Faces and Hearts

There is a brokenness /out of which comes the unbroken/a shatteredness/out of which blooms the unshatterable. – Rashani

I’m reading a friend’s book: Losing Face by Kathy Torpie. I knew Kathy in Hawaii when we both lived and worked at Kalani Honua in 1993 and found her again recently through Facebook. A surprise and a gift. She uses the poem by Rashani in her book and relates the story of how she regained her face, shattered in an accident, and renewed herself after being hit head on by a drunk driver. She’s spent the intervening years since with surgeries and recovery.  

Here’s a sentence I underlined in the early pages: “Every day every one of us puts on a ‘face’ for the world, hiding the unacceptable from view.”

I began wondering why I often define myself as wearing many hats and changing them often, sometimes with blinding speed. And I wondered if by changing hats, I’m also changing the face I present.  Am I hiding something “unacceptable from view” with that action or have I simply lost track of which face goes with which hat?

The press and tumult of our lives right now often feels like being faced with a constant barrage of drunk drivers, but so far, no one I know has completely crashed and burned. I see it in the news: the Gulf Coast is being hit with a force so devastating and so big it may not recover for many years; men have died in the crush of mine accidents; people continue to sicken and die in Hati; earthquakes rumble around the world regularly; and Wall Street, acting like a drunken driver, is speeding its way into another crisis. 

It’s a daily gift to sit here quietly in the morning, beside my window, and gauge the day.

Although here’s an interesting realization – even in my writing I put on a face – the face of the spiritual blogger, the spiritual teacher. THE ONE WHO IS WISE. Well, that’s probably not necessary in caps, but you get the idea. Is that face any different from the one I live inside?

Years ago, when I could affect such things as face wrinkles, I noticed that frown lines were forming between my eyebrows. So when home, I stuck a piece of Scotch Tape between my eyes so I’d notice when I frowned and train myself to stop doing it. I managed to avoid deep wrinkles between my eyebrows that way, but I didn’t stop them from moving elsewhere.  But I also know, from looking at old head shots, that my eyes were more angry and frightened in those days than they are now.

I suspect the heart is where face begins. When a heart is happy and at peace, the face reflects happiness and peace.
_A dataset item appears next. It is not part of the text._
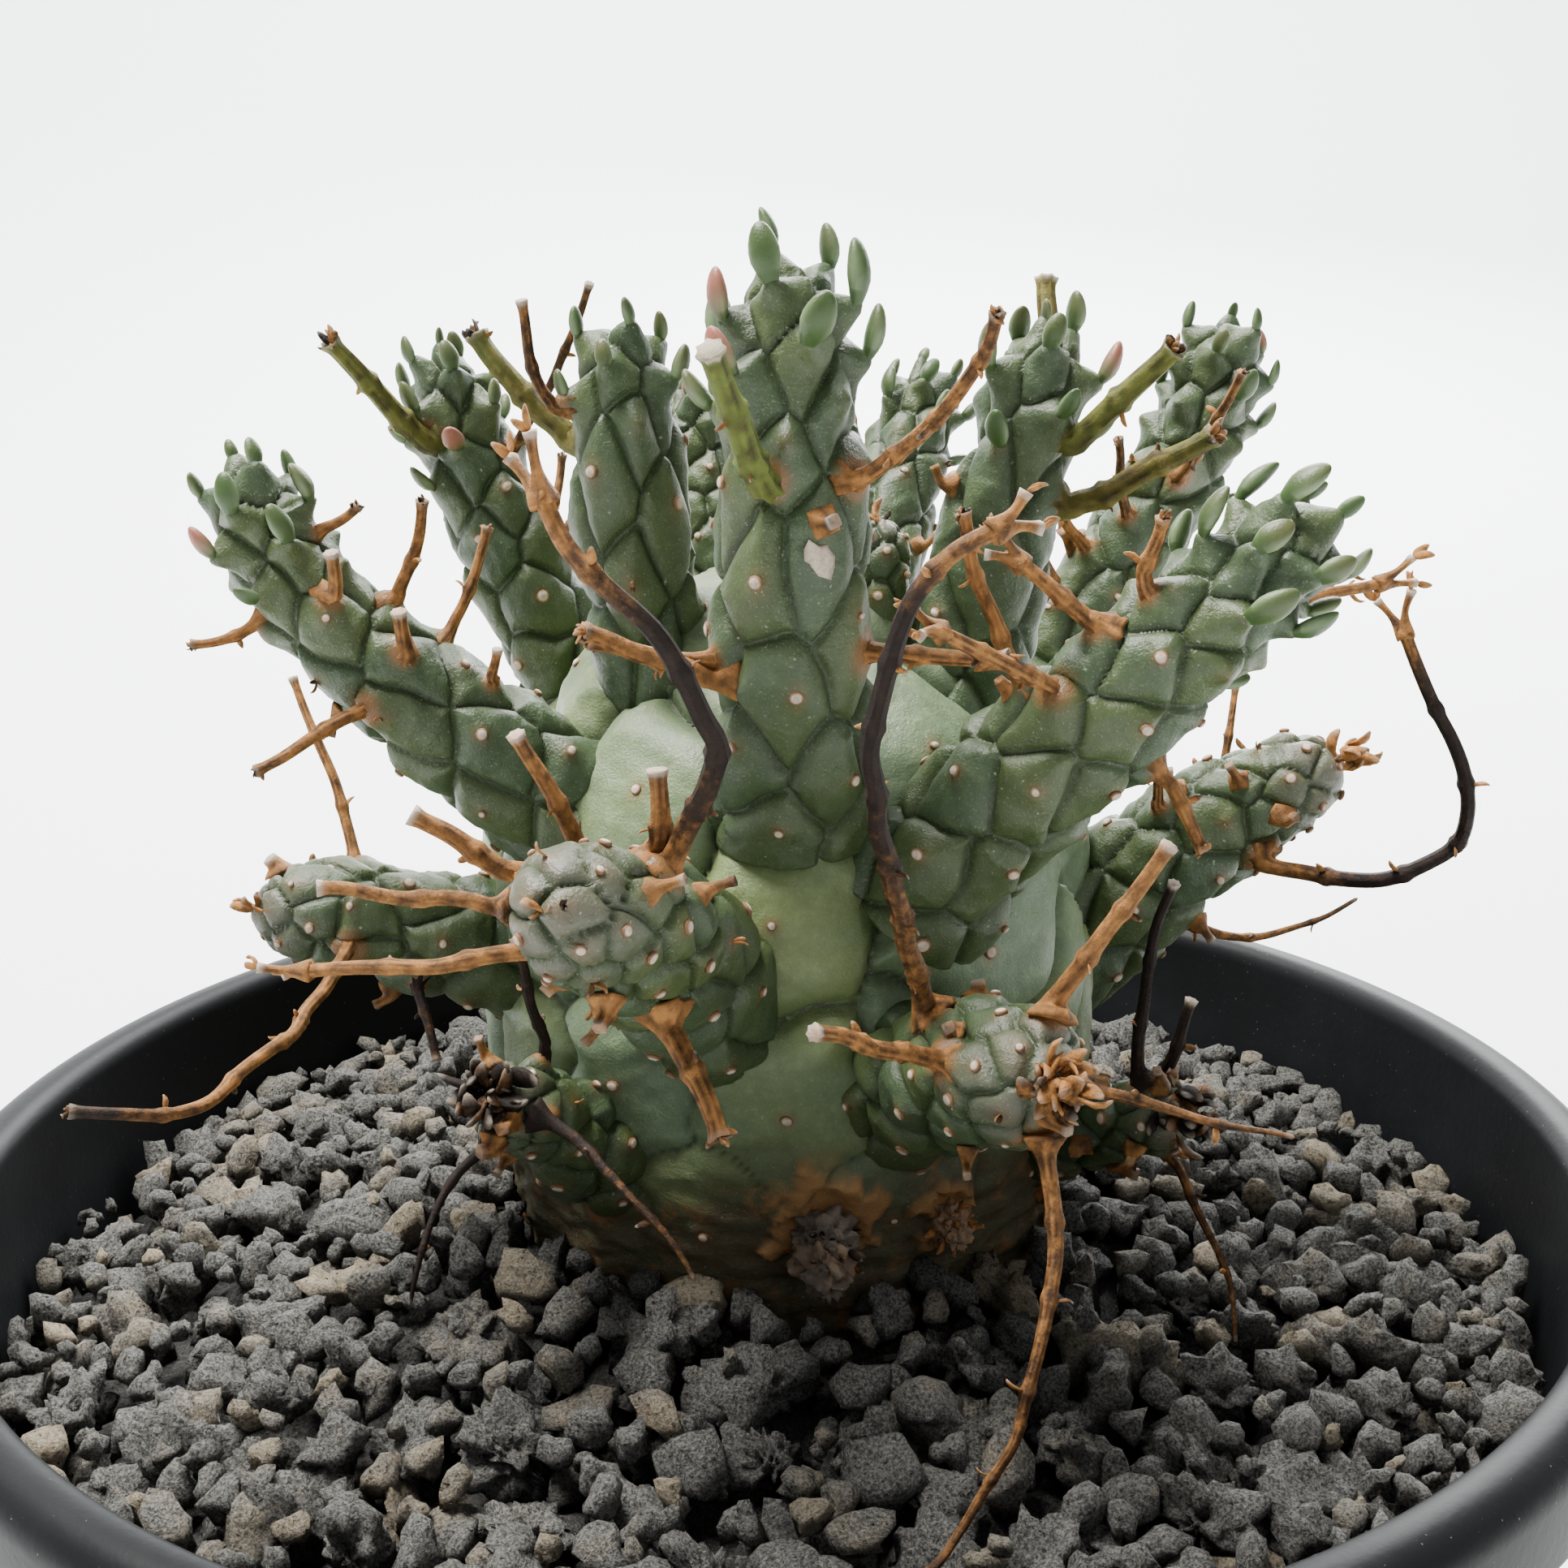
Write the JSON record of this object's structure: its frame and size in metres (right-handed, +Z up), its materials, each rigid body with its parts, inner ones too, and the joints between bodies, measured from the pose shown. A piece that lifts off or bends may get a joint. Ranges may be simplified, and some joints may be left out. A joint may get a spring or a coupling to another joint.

The converse is also true.

Kathy Torpie is far more physically courageous than I will ever be, and rather than telling her story again, I’d suggest you get her book, but what I know from a recent long phone conversation is that her heart is also peaceful now.  She entered her darkness and rebirthed. 

I don’t quite know what to call these days we live in although I know there’s a huge component of darkness and despair, fear and its attendant, anger; it’s often beyond knowing how one reaches to switch on the light and see emotions and fears clearly. But that seems to be our work each day: to focus on our heart and know the feeling in our heart is reflected on our face.

Dr. Oz, the famous heart surgeon, says there’s a ganglia of nerves that attach to a spot on the heart. Over many years, I’ve read spiritual teachers who have said the same regarding the heart chakra. In other words, both physically and energetically, the heart could be said to be our primary teacher. Listen to it. Breathe into it. Treat it kindly. Enter the darknesses that face you and allow your heart to lead you through.

Imagine the world we could make if our faces reflected a happy heart.

 

One thought on “Faces and Hearts

  1. kathy emailed and said, “Just read it. You might remember a place in the book when I lost feeling in my face and came to the realization that the face not only reflects to the outside world what is in the heart, but our facial expressions – the tiny nerves and muscles – feed back to US how we are feeling. Try smiling. It FEELS good. Try frowning and scrunching the eyebrows. It FEELS bad. For awhile I didn’t have that feedback. When I smiled it FELT like a grimice! I am so very grateful to be able to have my face communicate with me again as well as with the outside world.